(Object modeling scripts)
================================
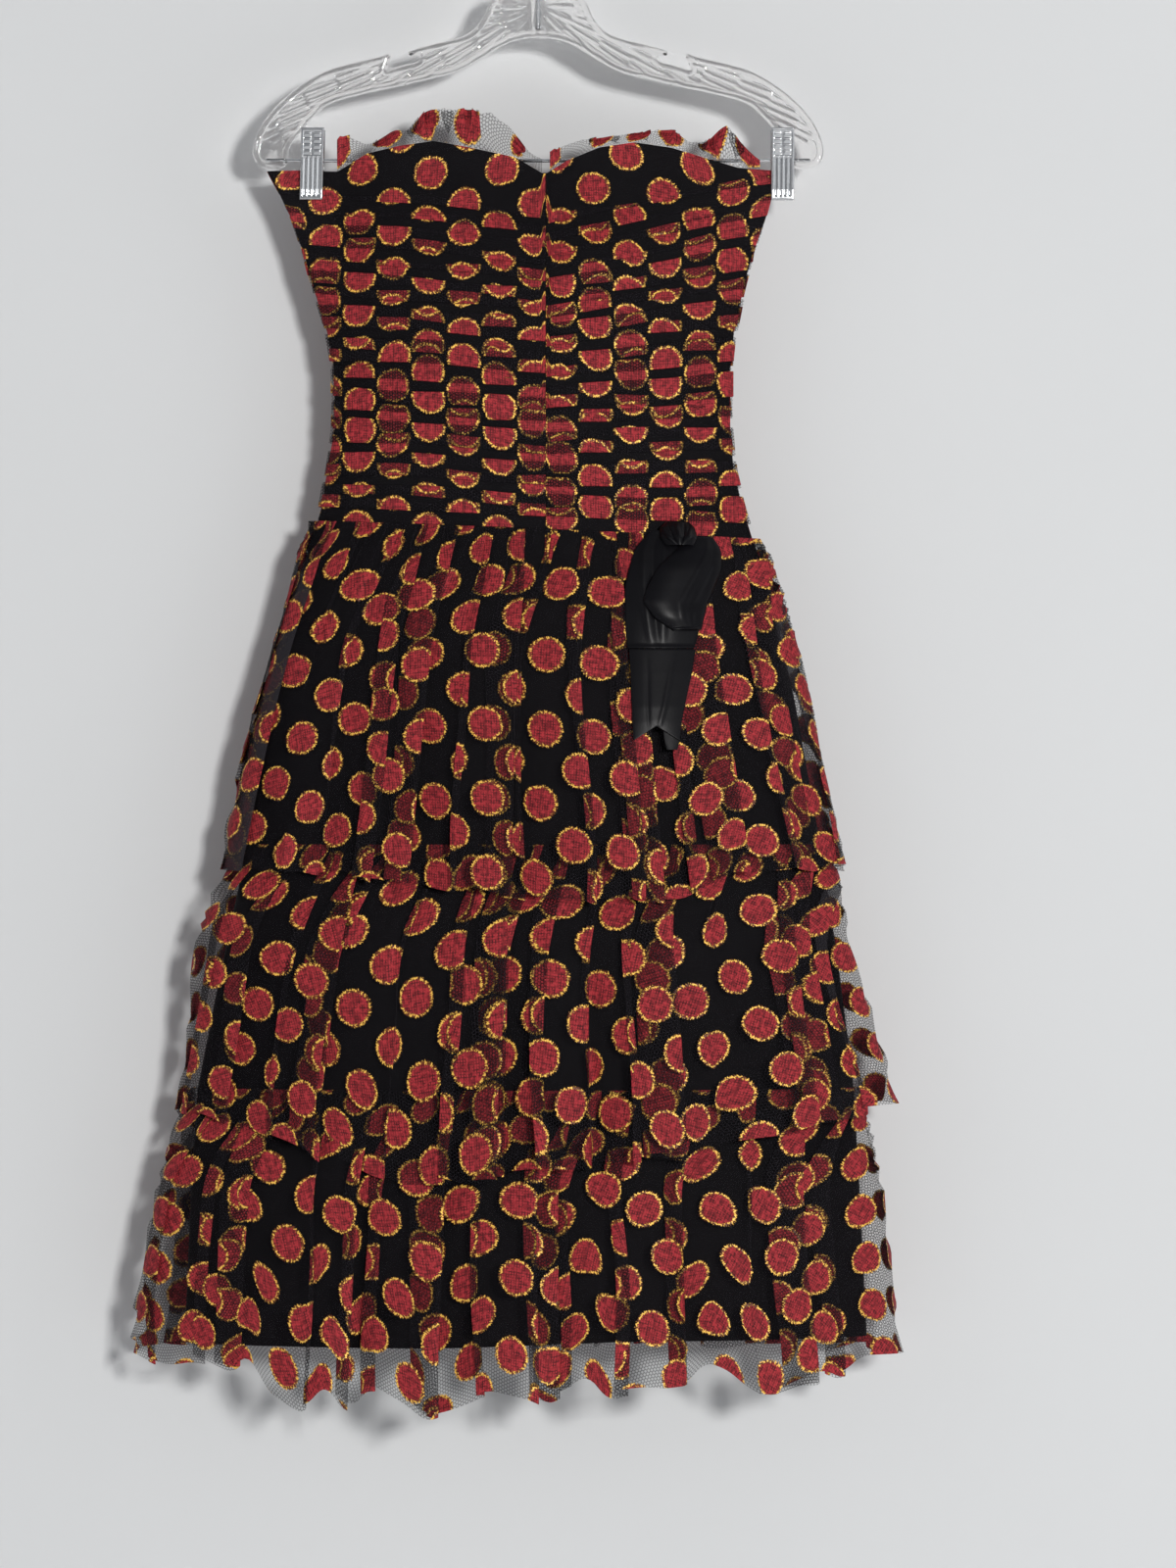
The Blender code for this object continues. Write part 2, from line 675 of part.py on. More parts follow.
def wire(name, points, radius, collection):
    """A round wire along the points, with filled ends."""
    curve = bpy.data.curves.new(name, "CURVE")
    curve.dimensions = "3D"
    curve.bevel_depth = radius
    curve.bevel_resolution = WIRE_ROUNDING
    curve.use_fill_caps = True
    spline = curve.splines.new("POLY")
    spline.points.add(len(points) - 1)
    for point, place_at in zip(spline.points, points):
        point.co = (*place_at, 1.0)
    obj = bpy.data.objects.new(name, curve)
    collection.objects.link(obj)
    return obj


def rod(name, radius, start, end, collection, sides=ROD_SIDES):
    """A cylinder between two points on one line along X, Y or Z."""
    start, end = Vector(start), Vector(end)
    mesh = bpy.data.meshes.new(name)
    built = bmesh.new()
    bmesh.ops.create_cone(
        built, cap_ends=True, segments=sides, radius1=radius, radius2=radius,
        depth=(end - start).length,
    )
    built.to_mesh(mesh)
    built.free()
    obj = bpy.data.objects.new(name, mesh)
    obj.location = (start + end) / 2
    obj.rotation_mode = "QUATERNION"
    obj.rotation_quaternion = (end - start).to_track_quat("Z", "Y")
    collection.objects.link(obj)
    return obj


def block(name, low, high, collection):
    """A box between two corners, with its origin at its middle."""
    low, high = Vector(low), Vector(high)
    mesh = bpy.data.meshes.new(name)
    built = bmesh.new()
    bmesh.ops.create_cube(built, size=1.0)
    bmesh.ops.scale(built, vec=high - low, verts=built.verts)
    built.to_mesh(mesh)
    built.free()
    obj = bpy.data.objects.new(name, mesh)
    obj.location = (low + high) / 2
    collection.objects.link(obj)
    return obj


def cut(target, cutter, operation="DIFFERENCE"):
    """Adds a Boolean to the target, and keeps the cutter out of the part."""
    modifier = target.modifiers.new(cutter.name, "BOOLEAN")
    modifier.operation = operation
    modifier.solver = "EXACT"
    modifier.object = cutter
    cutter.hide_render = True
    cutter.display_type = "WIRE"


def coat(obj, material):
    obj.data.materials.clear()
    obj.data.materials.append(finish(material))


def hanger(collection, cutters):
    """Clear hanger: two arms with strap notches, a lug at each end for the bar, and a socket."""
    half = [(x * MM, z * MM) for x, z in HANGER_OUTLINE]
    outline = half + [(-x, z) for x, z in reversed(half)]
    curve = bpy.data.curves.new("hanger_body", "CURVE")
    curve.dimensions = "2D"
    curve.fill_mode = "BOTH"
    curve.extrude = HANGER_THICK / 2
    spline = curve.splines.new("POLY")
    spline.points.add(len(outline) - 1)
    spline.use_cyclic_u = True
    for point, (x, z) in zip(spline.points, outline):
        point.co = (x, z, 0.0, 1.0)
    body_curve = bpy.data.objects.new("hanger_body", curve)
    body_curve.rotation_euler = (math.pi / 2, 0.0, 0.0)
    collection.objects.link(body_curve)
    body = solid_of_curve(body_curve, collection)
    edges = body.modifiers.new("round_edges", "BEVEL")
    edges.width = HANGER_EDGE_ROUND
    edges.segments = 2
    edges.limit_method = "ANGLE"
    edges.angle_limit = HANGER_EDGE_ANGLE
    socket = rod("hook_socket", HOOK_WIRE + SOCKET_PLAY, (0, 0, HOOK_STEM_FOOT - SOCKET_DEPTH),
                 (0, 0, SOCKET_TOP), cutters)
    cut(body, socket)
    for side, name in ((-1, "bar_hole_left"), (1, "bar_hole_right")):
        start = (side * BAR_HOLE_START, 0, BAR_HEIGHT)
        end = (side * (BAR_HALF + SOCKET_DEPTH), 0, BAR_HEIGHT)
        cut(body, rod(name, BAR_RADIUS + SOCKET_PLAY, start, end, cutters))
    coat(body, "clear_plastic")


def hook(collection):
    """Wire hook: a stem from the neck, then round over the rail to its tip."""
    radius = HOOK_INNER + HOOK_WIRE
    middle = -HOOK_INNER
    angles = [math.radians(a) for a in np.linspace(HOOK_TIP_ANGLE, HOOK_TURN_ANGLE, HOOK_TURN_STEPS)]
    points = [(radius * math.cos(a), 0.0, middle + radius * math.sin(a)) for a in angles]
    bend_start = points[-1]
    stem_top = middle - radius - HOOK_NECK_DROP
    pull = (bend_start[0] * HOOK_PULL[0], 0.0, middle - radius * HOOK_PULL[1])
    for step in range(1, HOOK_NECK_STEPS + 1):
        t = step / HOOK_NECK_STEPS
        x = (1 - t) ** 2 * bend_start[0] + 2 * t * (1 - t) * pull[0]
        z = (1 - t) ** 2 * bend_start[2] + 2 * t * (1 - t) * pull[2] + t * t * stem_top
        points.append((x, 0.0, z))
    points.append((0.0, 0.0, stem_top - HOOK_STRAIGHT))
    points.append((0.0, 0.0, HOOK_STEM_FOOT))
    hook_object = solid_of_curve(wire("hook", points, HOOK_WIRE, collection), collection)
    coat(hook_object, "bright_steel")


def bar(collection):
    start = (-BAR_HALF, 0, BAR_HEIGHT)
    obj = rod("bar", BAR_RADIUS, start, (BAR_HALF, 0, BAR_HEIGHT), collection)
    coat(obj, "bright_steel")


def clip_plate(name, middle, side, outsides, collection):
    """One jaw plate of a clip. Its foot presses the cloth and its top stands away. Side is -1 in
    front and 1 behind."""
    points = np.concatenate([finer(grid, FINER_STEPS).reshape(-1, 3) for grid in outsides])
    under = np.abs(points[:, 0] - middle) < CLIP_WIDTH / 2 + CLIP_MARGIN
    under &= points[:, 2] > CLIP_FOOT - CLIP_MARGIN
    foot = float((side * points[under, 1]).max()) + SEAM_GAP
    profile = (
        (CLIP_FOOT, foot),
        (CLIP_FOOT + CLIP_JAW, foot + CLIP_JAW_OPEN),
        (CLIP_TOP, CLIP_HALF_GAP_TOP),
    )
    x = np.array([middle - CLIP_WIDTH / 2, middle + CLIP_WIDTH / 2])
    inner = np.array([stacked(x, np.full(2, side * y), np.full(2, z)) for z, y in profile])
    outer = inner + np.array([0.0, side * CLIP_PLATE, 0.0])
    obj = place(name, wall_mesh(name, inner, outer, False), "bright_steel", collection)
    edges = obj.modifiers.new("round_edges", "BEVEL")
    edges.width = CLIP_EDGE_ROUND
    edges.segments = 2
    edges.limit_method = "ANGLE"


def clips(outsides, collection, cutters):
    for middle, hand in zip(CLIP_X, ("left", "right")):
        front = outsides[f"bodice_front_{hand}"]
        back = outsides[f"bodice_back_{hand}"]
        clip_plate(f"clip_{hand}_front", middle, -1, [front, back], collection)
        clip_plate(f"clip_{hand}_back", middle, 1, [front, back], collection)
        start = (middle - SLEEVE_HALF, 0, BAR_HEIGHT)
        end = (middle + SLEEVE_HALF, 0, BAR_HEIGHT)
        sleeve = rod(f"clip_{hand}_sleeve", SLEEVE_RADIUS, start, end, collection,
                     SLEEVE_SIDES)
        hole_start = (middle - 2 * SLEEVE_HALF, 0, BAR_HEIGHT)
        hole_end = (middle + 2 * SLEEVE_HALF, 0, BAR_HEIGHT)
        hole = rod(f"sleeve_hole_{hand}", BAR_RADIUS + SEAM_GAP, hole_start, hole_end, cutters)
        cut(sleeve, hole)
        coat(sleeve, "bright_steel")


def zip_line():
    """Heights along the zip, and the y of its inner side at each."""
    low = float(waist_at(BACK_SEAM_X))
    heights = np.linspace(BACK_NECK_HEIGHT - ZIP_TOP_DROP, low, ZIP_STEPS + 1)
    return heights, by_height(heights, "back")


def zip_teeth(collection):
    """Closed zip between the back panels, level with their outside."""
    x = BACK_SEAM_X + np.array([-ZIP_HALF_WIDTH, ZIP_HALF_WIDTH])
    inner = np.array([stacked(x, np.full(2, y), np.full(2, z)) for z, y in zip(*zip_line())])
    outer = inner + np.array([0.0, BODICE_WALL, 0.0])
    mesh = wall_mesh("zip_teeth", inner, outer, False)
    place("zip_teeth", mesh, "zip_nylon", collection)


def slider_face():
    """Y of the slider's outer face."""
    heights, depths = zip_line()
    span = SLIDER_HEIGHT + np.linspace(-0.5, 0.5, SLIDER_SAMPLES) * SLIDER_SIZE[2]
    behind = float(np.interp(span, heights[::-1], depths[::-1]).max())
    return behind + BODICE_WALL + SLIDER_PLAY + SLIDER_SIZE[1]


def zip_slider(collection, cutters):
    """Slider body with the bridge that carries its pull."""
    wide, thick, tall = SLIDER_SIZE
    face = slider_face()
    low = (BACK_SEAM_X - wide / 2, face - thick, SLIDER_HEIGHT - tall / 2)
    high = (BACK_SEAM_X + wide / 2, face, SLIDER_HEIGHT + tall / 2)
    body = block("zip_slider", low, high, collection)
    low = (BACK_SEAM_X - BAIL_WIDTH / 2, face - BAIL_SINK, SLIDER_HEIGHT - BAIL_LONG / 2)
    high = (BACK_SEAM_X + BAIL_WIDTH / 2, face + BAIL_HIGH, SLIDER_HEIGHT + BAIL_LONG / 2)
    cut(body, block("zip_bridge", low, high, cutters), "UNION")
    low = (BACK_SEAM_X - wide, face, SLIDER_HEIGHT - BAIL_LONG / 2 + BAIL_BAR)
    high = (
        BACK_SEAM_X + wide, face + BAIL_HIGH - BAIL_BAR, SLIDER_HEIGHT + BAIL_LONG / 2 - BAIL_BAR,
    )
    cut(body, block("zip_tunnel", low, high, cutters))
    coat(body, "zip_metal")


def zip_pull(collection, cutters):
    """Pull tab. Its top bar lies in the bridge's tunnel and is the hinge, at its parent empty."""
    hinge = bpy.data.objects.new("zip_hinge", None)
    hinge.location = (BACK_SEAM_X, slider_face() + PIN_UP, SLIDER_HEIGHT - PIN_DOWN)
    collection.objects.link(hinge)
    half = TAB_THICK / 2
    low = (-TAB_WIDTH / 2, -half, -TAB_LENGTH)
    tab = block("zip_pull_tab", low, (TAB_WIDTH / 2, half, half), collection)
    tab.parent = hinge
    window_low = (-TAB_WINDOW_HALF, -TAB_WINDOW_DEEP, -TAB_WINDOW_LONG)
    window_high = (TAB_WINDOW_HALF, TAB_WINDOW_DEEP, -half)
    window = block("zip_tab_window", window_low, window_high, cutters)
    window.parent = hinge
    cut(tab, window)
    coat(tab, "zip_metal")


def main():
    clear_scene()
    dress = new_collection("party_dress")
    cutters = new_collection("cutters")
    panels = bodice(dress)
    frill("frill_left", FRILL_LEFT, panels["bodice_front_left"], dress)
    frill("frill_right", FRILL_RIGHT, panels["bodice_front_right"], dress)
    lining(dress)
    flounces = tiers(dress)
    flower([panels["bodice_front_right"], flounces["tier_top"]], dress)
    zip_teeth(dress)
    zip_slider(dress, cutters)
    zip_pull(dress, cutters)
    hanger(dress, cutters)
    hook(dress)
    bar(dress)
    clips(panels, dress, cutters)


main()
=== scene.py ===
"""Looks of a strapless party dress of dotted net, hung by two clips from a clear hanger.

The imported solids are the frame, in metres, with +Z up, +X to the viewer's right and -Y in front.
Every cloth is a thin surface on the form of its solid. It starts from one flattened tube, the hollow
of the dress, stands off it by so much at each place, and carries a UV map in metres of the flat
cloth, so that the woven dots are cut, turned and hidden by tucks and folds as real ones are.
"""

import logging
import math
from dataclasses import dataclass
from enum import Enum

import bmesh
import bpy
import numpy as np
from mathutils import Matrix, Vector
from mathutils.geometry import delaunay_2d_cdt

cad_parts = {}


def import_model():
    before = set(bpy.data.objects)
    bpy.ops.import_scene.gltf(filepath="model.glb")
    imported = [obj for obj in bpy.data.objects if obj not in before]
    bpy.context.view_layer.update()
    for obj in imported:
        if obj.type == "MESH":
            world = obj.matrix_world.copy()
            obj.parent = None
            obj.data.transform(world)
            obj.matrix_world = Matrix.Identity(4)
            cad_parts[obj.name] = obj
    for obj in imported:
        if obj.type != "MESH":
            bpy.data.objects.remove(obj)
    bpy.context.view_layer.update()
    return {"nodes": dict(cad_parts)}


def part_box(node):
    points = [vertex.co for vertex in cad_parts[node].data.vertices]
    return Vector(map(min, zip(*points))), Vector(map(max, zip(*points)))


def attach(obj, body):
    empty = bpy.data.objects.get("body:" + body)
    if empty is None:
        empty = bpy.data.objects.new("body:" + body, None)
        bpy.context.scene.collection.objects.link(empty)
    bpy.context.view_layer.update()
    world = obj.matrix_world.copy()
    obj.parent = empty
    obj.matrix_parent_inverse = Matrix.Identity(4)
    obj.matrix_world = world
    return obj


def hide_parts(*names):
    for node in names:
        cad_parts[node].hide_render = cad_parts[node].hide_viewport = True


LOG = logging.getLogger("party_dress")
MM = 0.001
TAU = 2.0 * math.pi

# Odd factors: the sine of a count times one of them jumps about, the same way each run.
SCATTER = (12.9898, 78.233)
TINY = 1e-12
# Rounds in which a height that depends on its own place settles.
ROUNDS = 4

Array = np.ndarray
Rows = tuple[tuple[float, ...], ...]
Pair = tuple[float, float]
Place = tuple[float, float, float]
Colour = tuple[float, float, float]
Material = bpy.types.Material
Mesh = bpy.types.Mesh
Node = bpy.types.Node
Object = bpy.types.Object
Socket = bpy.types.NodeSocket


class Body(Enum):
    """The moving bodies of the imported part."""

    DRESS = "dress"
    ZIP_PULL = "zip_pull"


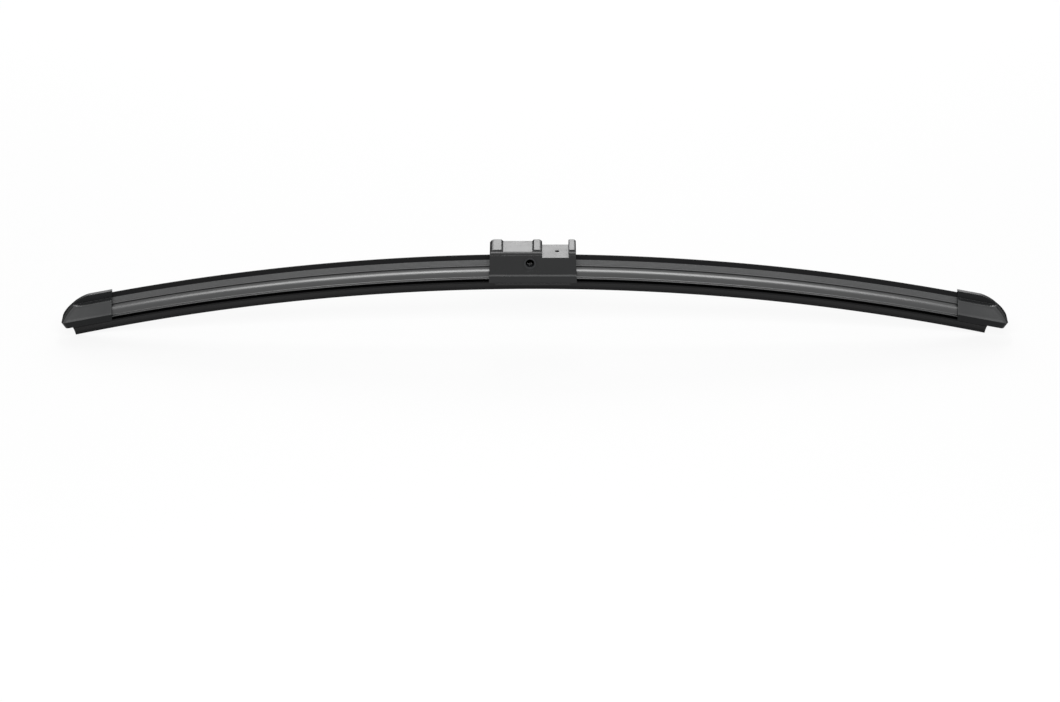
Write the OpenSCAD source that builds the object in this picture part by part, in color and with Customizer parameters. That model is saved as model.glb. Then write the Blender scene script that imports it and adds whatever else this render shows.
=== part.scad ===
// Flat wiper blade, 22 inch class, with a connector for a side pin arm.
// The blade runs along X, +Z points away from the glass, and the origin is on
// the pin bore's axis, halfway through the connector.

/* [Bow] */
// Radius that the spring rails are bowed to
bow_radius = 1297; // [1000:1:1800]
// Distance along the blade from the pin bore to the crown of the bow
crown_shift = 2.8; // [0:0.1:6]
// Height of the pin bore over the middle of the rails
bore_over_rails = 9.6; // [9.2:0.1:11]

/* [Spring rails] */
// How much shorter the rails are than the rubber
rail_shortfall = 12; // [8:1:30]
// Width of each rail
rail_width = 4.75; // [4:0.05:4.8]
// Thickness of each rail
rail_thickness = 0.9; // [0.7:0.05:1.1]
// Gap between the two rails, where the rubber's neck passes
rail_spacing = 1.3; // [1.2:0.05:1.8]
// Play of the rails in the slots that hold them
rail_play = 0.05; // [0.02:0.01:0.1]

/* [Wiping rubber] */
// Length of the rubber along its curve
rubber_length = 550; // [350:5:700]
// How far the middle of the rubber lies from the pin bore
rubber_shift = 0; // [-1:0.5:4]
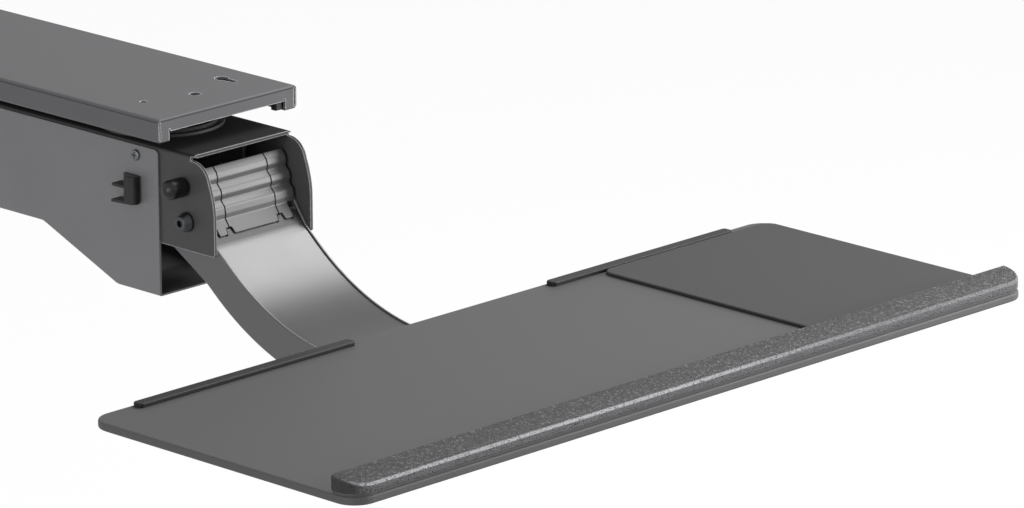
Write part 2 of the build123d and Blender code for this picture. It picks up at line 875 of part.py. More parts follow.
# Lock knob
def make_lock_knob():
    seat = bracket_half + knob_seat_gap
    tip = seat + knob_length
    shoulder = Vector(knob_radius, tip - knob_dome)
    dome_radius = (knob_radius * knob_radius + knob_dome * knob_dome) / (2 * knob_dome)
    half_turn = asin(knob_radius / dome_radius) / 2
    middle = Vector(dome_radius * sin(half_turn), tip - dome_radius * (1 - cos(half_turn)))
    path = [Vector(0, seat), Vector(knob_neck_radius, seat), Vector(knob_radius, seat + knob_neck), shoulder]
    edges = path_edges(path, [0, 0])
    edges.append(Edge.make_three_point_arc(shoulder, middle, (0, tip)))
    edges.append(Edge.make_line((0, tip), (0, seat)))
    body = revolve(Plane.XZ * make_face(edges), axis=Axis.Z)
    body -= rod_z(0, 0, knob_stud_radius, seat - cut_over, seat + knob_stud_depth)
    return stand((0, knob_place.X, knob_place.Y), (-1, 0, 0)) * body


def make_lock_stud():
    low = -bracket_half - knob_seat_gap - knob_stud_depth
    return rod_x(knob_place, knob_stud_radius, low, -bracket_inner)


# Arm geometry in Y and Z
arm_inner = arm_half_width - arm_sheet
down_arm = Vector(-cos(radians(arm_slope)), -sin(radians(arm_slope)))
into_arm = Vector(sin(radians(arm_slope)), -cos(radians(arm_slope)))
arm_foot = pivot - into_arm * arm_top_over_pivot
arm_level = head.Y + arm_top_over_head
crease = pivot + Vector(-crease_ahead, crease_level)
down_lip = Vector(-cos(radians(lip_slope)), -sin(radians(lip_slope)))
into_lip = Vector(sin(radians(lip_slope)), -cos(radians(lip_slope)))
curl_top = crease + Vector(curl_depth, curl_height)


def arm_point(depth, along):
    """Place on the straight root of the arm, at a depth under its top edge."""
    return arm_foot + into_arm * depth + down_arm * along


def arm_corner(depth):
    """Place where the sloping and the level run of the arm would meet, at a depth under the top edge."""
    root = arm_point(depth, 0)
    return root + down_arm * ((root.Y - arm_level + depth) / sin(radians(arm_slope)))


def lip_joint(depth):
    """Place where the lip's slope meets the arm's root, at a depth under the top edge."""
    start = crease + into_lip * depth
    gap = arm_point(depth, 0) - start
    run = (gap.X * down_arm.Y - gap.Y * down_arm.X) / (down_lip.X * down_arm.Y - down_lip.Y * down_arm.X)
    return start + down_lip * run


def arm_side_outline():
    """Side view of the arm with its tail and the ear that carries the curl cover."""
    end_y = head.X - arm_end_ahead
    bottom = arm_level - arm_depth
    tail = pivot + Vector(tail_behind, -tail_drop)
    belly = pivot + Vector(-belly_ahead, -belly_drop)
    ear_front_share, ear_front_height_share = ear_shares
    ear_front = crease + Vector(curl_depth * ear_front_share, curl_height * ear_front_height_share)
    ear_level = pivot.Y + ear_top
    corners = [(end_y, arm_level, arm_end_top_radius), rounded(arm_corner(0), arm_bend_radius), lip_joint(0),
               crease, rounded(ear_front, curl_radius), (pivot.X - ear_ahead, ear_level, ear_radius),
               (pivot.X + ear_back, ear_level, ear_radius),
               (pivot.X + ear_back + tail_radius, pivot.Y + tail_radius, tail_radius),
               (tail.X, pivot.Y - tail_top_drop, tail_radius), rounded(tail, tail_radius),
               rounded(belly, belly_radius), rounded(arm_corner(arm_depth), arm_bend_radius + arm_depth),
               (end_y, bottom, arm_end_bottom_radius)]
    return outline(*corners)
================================
▶ WHAT IS REQUIRED
Quote the lines that begin at the line containing "cut(tab, window)" and end at the line containing "before = set(bpy.data.objects)", keeping both of those lines.

▶ CORRECT RESPONSE
    cut(tab, window)
    coat(tab, "zip_metal")


def main():
    clear_scene()
    dress = new_collection("party_dress")
    cutters = new_collection("cutters")
    panels = bodice(dress)
    frill("frill_left", FRILL_LEFT, panels["bodice_front_left"], dress)
    frill("frill_right", FRILL_RIGHT, panels["bodice_front_right"], dress)
    lining(dress)
    flounces = tiers(dress)
    flower([panels["bodice_front_right"], flounces["tier_top"]], dress)
    zip_teeth(dress)
    zip_slider(dress, cutters)
    zip_pull(dress, cutters)
    hanger(dress, cutters)
    hook(dress)
    bar(dress)
    clips(panels, dress, cutters)


main()
=== scene.py ===
"""Looks of a strapless party dress of dotted net, hung by two clips from a clear hanger.

The imported solids are the frame, in metres, with +Z up, +X to the viewer's right and -Y in front.
Every cloth is a thin surface on the form of its solid. It starts from one flattened tube, the hollow
of the dress, stands off it by so much at each place, and carries a UV map in metres of the flat
cloth, so that the woven dots are cut, turned and hidden by tucks and folds as real ones are.
"""

import logging
import math
from dataclasses import dataclass
from enum import Enum

import bmesh
import bpy
import numpy as np
from mathutils import Matrix, Vector
from mathutils.geometry import delaunay_2d_cdt

cad_parts = {}


def import_model():
    before = set(bpy.data.objects)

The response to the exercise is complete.